> [Entries with model source code]
========================================================================
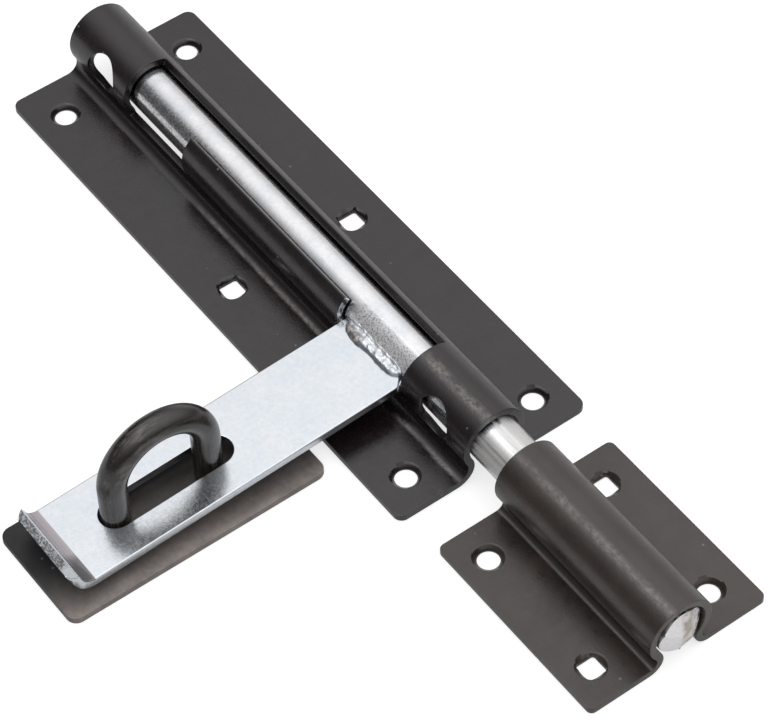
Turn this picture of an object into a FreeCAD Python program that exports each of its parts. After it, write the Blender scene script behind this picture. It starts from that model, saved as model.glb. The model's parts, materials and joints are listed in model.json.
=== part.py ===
"""Surface-mounted padlock bolt, locked: a round bar in a folded plate, a hasp over a staple, and a keep.

Frame: millimetres. +X is the way the bar is thrown, towards the keep. +Y points away from the hasp.
+Z stands off the surface that the plates are screwed to. The origin is on that surface, under the bar,
midway between the four corner screws of the body plate.
"""
import FreeCAD, Part
import math
import os

V = FreeCAD.Vector
X_AXIS = V(1, 0, 0)

# Sheet, bar and tube, shared by the body and the keep
sheet = 2.5
bar_dia = 16.0
bar_clearance = 0.75
axis_height = 13.5

# Body plate
body_length = 210.0
body_flange = 21.3
body_bend = 4.0
body_corner = 3.0
collar_length = 31.5
window_right_angle = 57.5
guide_wall_angle = 128.0
notch_drop_angle = 5.0
collar_hole_dia = 14.4
collar_hole_rise = 0.9
rear_collar_hole_inset = 18.0
front_collar_hole_inset = 15.8

# Round countersunk holes, and square holes with a dished rim
screw_hole_dia = 7.0
screw_sink_dia = 10.2
square_hole = 6.5
square_corner = 0.8
square_rim_dia = 10.0
square_rim_depth = 1.9
body_hole_spacing = 183.6
body_rear_margin = 14.4
body_hole_side_inset = 11.2
middle_hole_side_inset = 12.1
middle_hole_shift = 1.2

# Keep
keep_gap = 14.6
keep_length = 71.1
keep_flange = 21.3
keep_bend = 2.5
keep_corner = 2.0
keep_hole_end_inset = 11.8
keep_hole_side_inset = 10.7
keep_hole_shift = -1.0

# Bar
tail_engagement = 6.5
tail_chamfer = 1.0
tip_protrusion = 1.5

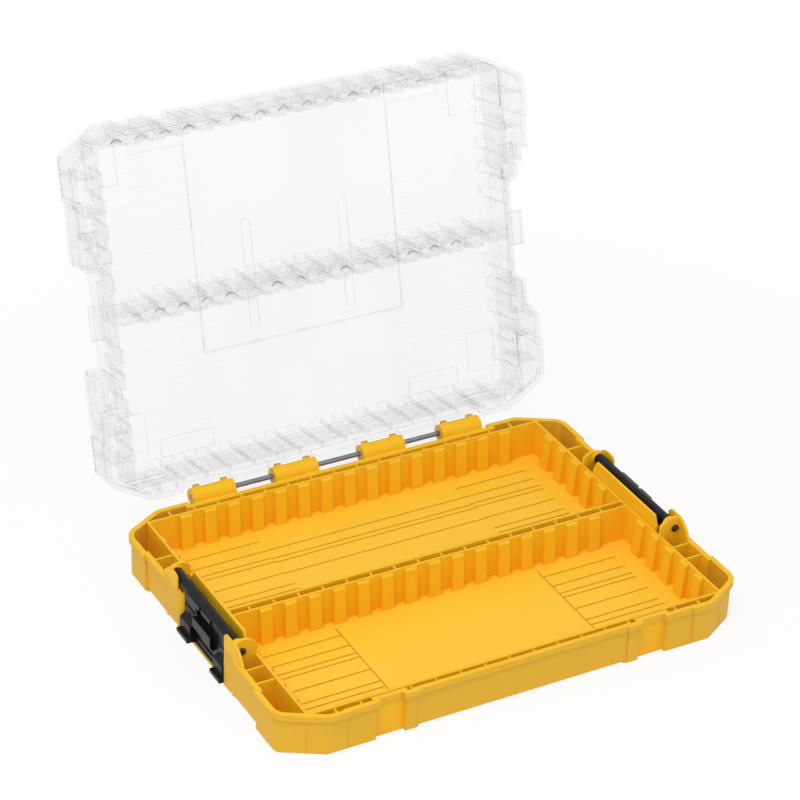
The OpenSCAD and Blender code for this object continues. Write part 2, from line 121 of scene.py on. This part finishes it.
# the faint painted lines on the top, a painted reflection of the floor grooves: half their spacing,
# half their width, and where they start and end
LINE_REACH = 5.2 * MM
LINE_HALF = 0.25 * MM
LINES_START = 61.5 * MM
LINES_END = 125 * MM
LINES_FRONT = 98.5 * MM
# the most surfaces of clear plastic that one line of sight goes through
CLEAR_LAYERS = 64

# ---- places on the latches ----

LATCHES = ("latch_left", "latch_right")
LATCH_PINS = ("latch_pin_left", "latch_pin_right")
PIN = middle("latch_pin_right")
# the outer face of a latch's panel, and how far a raised line is sunk into it
PANEL_FACE = PIN.x + 2.5 * MM
LINE_ROOT = 0.3 * MM
# the ends of the raised lines along y: on the middle of a panel, and over its front and rear hooks
LINE_MIDDLE = (-17.6 * MM, 13.1 * MM)
LINE_FRONT_HOOK = (-29.8 * MM, -18.2 * MM)
LINE_REAR_HOOK = (13.8 * MM, 27.2 * MM)
HOOK_LINE_Z = 21 * MM
# a pin head: how thick its plain part is and how far in front of the pin's end its middle lies, and
# for each ring towards its centre, how wide that ring is and how much it rises
HEAD_THICK = 1.4 * MM
HEAD_AHEAD = 1.2 * MM
HEAD_RINGS = ((0.5 * MM, 0.35 * MM), (0.8 * MM, 0.2 * MM), (0.35 * MM, -0.25 * MM))

# ---- the stage ----

GROUND_SIZE = 12
GROUND_CELLS = 24
GROUND_GAP = 0.02 * MM
# the squares of the distances from the case at which the floor starts and ends growing paler
GROUND_NEAR = 0.06
GROUND_FAR = 0.45
# name, width and place of each lamp, and the point that they light
LAMPS = (("key", 0.9, (-0.55, -0.48, 1.30)), ("fill", 1.1, (1.15, -0.85, 0.85)))
LAMP_AIM = Vector((0, 0, 0.04))
# the camera: its place, and in degrees its turn from +y, how far down it looks and its roll
CAMERA_PLACE = (-0.75247, -1.28087, 1.03104)
CAMERA_TURN = -29.6
CAMERA_DOWN = 31.046
CAMERA_ROLL = 2.199
CAMERA_SENSOR = 36
CAMERA_RANGE = (0.05, 50)


# ---- settings ----


def colour(label, text, value):
    return FloatVectorProperty(name=label, description=text, default=value, size=3,
                               subtype="COLOR", min=0, max=1)


def length(label, text, value):
    return FloatProperty(name=label, description=text, default=value, min=0, precision=5,
                         unit="LENGTH", subtype="DISTANCE")


def share(label, text, value):
    return FloatProperty(name=label, description=text, default=value, min=0, max=1, precision=3,
                         subtype="FACTOR")


class CaseColours(bpy.types.PropertyGroup):
    """Colours of the mouldings and the metal, and of the light and shade painted on the tray and the
    lid
    """

    tray: colour("Tray", "Colour of the tray plastic", (0.940, 0.530, 0.010))
    # painted light: the floors face up to the lamps and are painted paler
    tray_floor_light: colour("Tray floor", "Colour of the compartment floors", (0.985, 0.600, 0.035))
    # painted shade: the outer skin is painted duller and darker, as the light falls on it
    tray_outside_shade: colour("Tray outside", "Colour of the duller outer skin", (0.800, 0.455, 0.028))
    # painted shade low down between the walls
    tray_deep_shade: colour("Tray depths", "Colour low down between the walls", (0.960, 0.440, 0.004))
    # painted shade in the floor grooves; the stop noses take the same darker colour
    tray_groove_shade_and_noses: colour("Grooves", "Colour of the grooves and the stop noses", (0.700, 0.290, 0.004))
    tray_cloud: colour("Tray clouds", "Colour of the paler clouds", (1.000, 0.660, 0.100))
    # painted highlight along the upper edges
    tray_edge_highlight: colour("Tray edges", "Colour of the edges that catch the light", (1.000, 0.680, 0.160))
    lid: colour("Lid", "Tint of the clear plastic", (0.420, 0.430, 0.440))
    # painted shade: the dark edges where the thick plastic bends the light
    lid_edge_shade: colour("Lid edge", "Tint of the edges of the clear plastic", (0.160, 0.163, 0.168))
    latch: colour("Latch", "Colour of the latch plastic", (0.0055, 0.0055, 0.006))
    latch_rubbed: colour("Latch rubbed", "Colour of its rubbed places", (0.050, 0.049, 0.047))
    rod: colour("Rod", "Colour of the hinge rod", (0.240, 0.245, 0.265))
    rod_spots: colour("Rod spots", "Colour of the dull spots on the rod", (0.200, 0.190, 0.180))
    pin: colour("Pin", "Colour of the blackened latch pins", (0.060, 0.060, 0.065))
    pin_rubbed: colour("Pin rubbed", "Colour of the rubbed pins", (0.160, 0.155, 0.150))


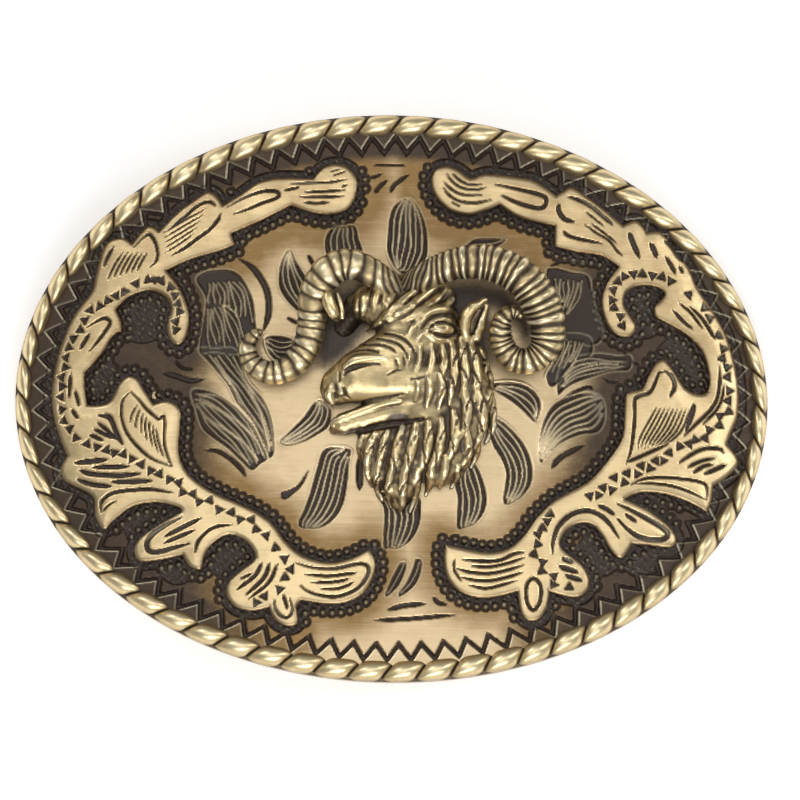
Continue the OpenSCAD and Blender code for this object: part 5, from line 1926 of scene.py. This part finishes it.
========================================================================
> [OBJECTIVE] What are the exact lines from the beginning of the material through the line containing "and a keep."? Write out those lines alone.

> [OUTPUT FOR THIS TASK]
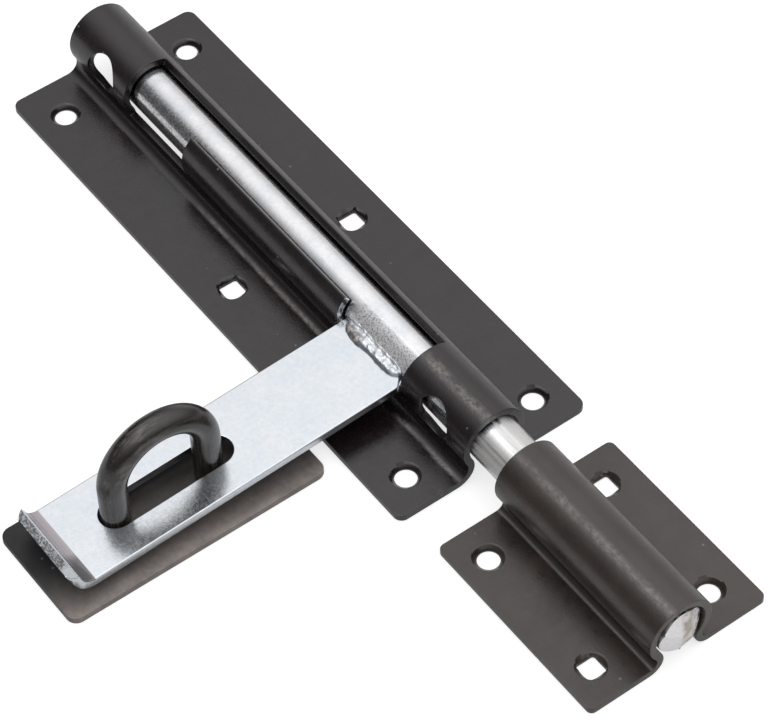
Turn this picture of an object into a FreeCAD Python program that exports each of its parts. After it, write the Blender scene script behind this picture. It starts from that model, saved as model.glb. The model's parts, materials and joints are listed in model.json.
=== part.py ===
"""Surface-mounted padlock bolt, locked: a round bar in a folded plate, a hasp over a staple, and a keep.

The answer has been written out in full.